Obviamente no se trata de una queja de mi parte. Simplemente es una añoranza. Yo mismo no sé si todavía estoy entrenado para vivir en compañía los cientos de registros digitales que conservo en mi minúsculo aparato mp3... también me he convertido en un solitario y es justamente la inevitabilidad de ese acto, lo que ha ido convirtiéndose en una de mis mayores angustias: ¿Será que gastronómicamente también nos estamos convirtiendo en una “generación iPod”? De ser así (lo que creo), ¿Estamos a tiempo de que sea reversible?
II
Sylvia, mi esposa, tiene un buen rato haciendo la cena para nosotros. Abrió la despensa y recuperó del pasado algunos ingredientes que llegaron en la maleta. De la nevera saca sobras de la semana para convertirlas con su magia en otro de sus irrepetibles inventos que envidio. Es cuando, por tercera vez grita ¡A comeeer!, que finalmente logra reunirnos. Es curioso, sólo a una madre puede sonarle amoroso ese grito. Adri finalmente ha cazado un programa de TV que hace rato quería ver y nos pide que la dejemos comer en el sofá -“sólo ésta vez Mami”-, Andre tiene una entrega mañana y le quedan por delante varias horas de trabajo, este servidor no logra salir de la desazón que produce una pantalla a la que aún le faltan 3000 caracteres para ser un artículo digerible. La cena está particularmente buena y así se lo hacen saber a la matrona familiar a medida que todos vuelven a encontrarse alrededor del lavaplatos. Son una familia iPod. Una a la que le gusta comer, pero que se creyó el cuento de unos tiempos que se empecinan en convencernos que realmente no tenemos a disposición los treinta minutos que exige una mesa en familia. Cena espasmódica, disgregada. No son una familia diferente a la de los trabajadores que mascullan en la oficina, o a los muchachos que dejan apurados la casa y desayunan en la escuela.
III
La vida nos va llenando de reductos y es en esos resquicios que uno puede olfatear que no es irreversible. La parrilla entre varios, la cena familiar ritualmente planificada cada semana, la madre que “obliga” a sus hijos a comer sentados cada noche, la pareja de recién casados que recordará con melancolía por siempre los 50 metros cuadrados en los que ahora viven... las migas que en las sábanas quedan como testigos.
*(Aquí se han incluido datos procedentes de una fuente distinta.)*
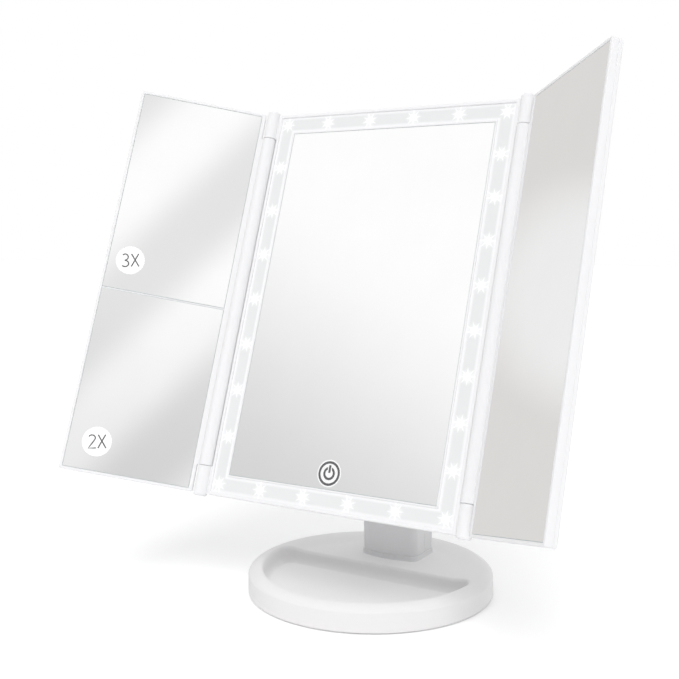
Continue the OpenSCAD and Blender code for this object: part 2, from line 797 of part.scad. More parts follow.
// Door frame with its hinge barrel; a divided one has a rib between two glasses
module door_frame(divided) {
  barrel_z = knuckle_z - run_gap;
  tile_h = panel_h - 2 * door_rim;
  tile_x = (door_in + door_hinge_rim + door_out - door_rim) / 2;
  difference() {
    union() {
      translate([door_mid, 0, 0]) plate(door_w, panel_h, door_y, door_parting, 1.2);
      translate([0, 0, -barrel_z]) cylinder(r = bead_r, h = 2 * barrel_z);
      translate([0, door_y, -barrel_z]) cube([door_in + 1, min(bead_r, door_parting) - door_y, 2 * barrel_z]);
    }
    difference() {
      translate([tile_x, 0, 0]) plate(door_w - door_rim - door_hinge_rim, tile_h, -bead_r, door_floor_y, 0.6);
      if (divided) translate([door_in, door_glass_y + 0.4, divider_z - rib_h / 2]) cube([door_w, glass_t, rib_h]);
      translate([0, 0, -barrel_z]) cylinder(r = bead_r, h = 2 * barrel_z);
    }
    translate([door_mid, 0, 0]) plate(door_w - 2 * door_rim, tile_h, door_floor_y + door_floor_t, door_t + 1, 1);
    for (z = [0, 1]) mirror([0, 0, z]) translate([0, 0, knuckle_z - pin_grip - 0.5])
      cylinder(r = pin_d / 2 + shaft_gap, h = pin_grip + 1);
  }
}

module door_back() {
  bevel = 0.8;
  back = door_y + door_t;
  translate([door_mid, 0, 0]) difference() {
    hull() {
      plate(door_w, panel_h, door_parting, back - bevel, 1.2, $fn = 32);
      plate(door_w - 2 * bevel, panel_h - 2 * bevel, back - bevel, back, 1, $fn = 32);
    }
    plate(door_w - 2 * door_rim, panel_h - 2 * door_rim, 0, back - 1.4, 1);
  }
}

// One glass between two heights on a door
module tile(z0, z1) {
  translate([(tile_in + tile_out) / 2, 0, (z0 + z1) / 2])
    plate(tile_out - tile_in, z1 - z0, door_glass_y, door_floor_y, 0.5);
}

module left_door_frame() {
  color("#f4f4f6") in_left_door() door_frame(true);
}

module left_door_back() {
  color("#f2f2f4") in_left_door() door_back();
}

module left_upper_mirror() {
  color("#d9dde0") in_left_door() tile(divider_z + rib_h / 2 + fit_gap / 2, tile_top);
}

module left_lower_mirror() {
  color("#cfd3d6") in_left_door() tile(-tile_top, divider_z - rib_h / 2 - fit_gap / 2);
}

upper_label = [door_out - 15.2, divider_z + 19.2];
lower_label = [door_out - 18.8, -panel_h / 2 + 19.1];

module left_labels() {
  color("#ffffff") in_left_door() for (p = [upper_label, lower_label]) translate([p[0], 0, p[1]])
    rod_y(label_r, door_glass_y - label_t, door_glass_y);
}

module right_door_frame() {
  color("#f4f4f6") in_right_door() door_frame(false);
}

module right_door_back() {
  color("#f2f2f4") in_right_door() door_back();
}

module right_mirror() {
  color("#d2d6d9") in_right_door() tile(-tile_top, tile_top);
}

base_tray();
base_bottom_cover();
ballast_plate();
rubber_feet();
base_screws();
neck_collar();
neck_front_cover();
neck_rear_cover();
neck_bracket();
bracket_screws();
front_frame();
light_window();
light_trough();
led_boards();
led_chips();
mirror_tray();
main_mirror();
touch_key_mark();
touch_electrode();
control_board();
board_components();
usb_inlet();
power_wires();
rear_housing();
housing_screws();
tilt_axle();
axle_nut();
friction_washers();
lug_caps();
battery_cells();
battery_springs();
battery_plates();
battery_cover();
left_hinge_pins();
right_hinge_pins();
left_door_frame();
left_door_back();
left_upper_mirror();
left_lower_mirror();
left_labels();
right_door_frame();
right_door_back();
right_mirror();
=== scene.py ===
import json
import math

import bmesh
import bpy
from mathutils import Matrix, Vector
from mathutils.geometry import delaunay_2d_cdt


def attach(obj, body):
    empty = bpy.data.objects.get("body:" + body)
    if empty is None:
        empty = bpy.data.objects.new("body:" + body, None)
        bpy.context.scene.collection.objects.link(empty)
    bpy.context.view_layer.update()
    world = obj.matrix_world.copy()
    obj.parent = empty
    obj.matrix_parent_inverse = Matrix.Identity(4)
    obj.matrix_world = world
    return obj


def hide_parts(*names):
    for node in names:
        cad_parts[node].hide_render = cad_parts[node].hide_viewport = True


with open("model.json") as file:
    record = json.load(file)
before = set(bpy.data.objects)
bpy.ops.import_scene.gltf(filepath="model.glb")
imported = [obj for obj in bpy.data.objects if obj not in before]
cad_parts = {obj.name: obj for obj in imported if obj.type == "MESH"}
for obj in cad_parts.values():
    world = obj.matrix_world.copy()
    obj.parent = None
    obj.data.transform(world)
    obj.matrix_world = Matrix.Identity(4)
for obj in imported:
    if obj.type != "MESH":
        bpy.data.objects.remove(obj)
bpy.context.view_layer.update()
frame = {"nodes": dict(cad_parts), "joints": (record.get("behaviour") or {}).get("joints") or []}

# ---- camera ----
# A long lens a little above the tray, turned towards the right door,
# so that the open doors and the front of the base are both in view.

camera_data = bpy.data.cameras.new("camera")
camera_data.sensor_width = 36
camera_data.lens = 54.42
camera = bpy.data.objects.new("camera", camera_data)
bpy.context.scene.collection.objects.link(camera)
bpy.context.scene.camera = camera
camera_turn = math.radians(31.17)
camera_rise = math.radians(5.89)
camera_reach = 0.59295
camera_aim = Vector((-0.01267, -0.01466, 0.15018))
away = Vector((math.sin(camera_turn) * math.cos(camera_rise),
               -math.cos(camera_turn) * math.cos(camera_rise),
               math.sin(camera_rise)))
camera.location = camera_aim + camera_reach * away
camera.rotation_euler = away.to_track_quat("Z", "Y").to_euler()

# ---- studio ----
# A white sweep that glows a little, under a soft sky and two broad lamps, in front and above.
# Each mirror shows its own part of the sky, a dome, strip lights or a wall, and nothing else.

bpy.context.scene.view_settings.view_transform = "Standard"


def hex_colour(code):
    """An sRGB hex colour as linear red, green, blue and alpha."""
    parts = [int(code[i:i + 2], 16) / 255 for i in (1, 3, 5)]
    return [c / 12.92 if c <= 0.04045 else ((c + 0.055) / 1.055) ** 2.4 for c in parts] + [1.0]


def add(tree, kind, inputs=None, **settings):
    """Adds a node with its settings, and sets or links each of its inputs."""
    node = tree.nodes.new(kind)
    for name, value in settings.items():
        setattr(node, name, value)
    for name, value in (inputs or {}).items():
        if isinstance(value, bpy.types.NodeSocket):
            tree.links.new(value, node.inputs[name])
        else:
            node.inputs[name].default_value = value
    return node


world = bpy.data.worlds.new("studio_sky")
bpy.context.scene.world = world
world.use_nodes = True
sky = world.node_tree
sky.nodes.clear()
look = add(sky, "ShaderNodeTexCoord").outputs["Generated"]


def toward(axis):
    """How far each direction of the sky points along an axis."""
    return add(sky, "ShaderNodeVectorMath", {0: look, 1: axis}, operation="DOT_PRODUCT").outputs["Value"]


def graded(value, low, high, low_colour, high_colour):
    """A soft grade from one colour or share to another as a value rises."""
    share = add(sky, "ShaderNodeMapRange", {0: value, 1: low, 2: high, 3: 0.0, 4: 1.0},
                interpolation_type="SMOOTHSTEP").outputs[0]
    return add(sky, "ShaderNodeMix", {0: share, 6: low_colour, 7: high_colour}, data_type="RGBA").outputs[2]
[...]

Comer, por suerte, sigue siendo un acto que, si no del todo en la práctica, seguimos considerándolo un acto social; pero ya no es uno que podemos dar por sentado. Si nos descuidamos, a la vuelta de la esquina, sin apenas notarlo, estaremos comiendo con los audífonos puestos y esta vez a la alfombra no caerá el aparato de música, sino nuestro pasado.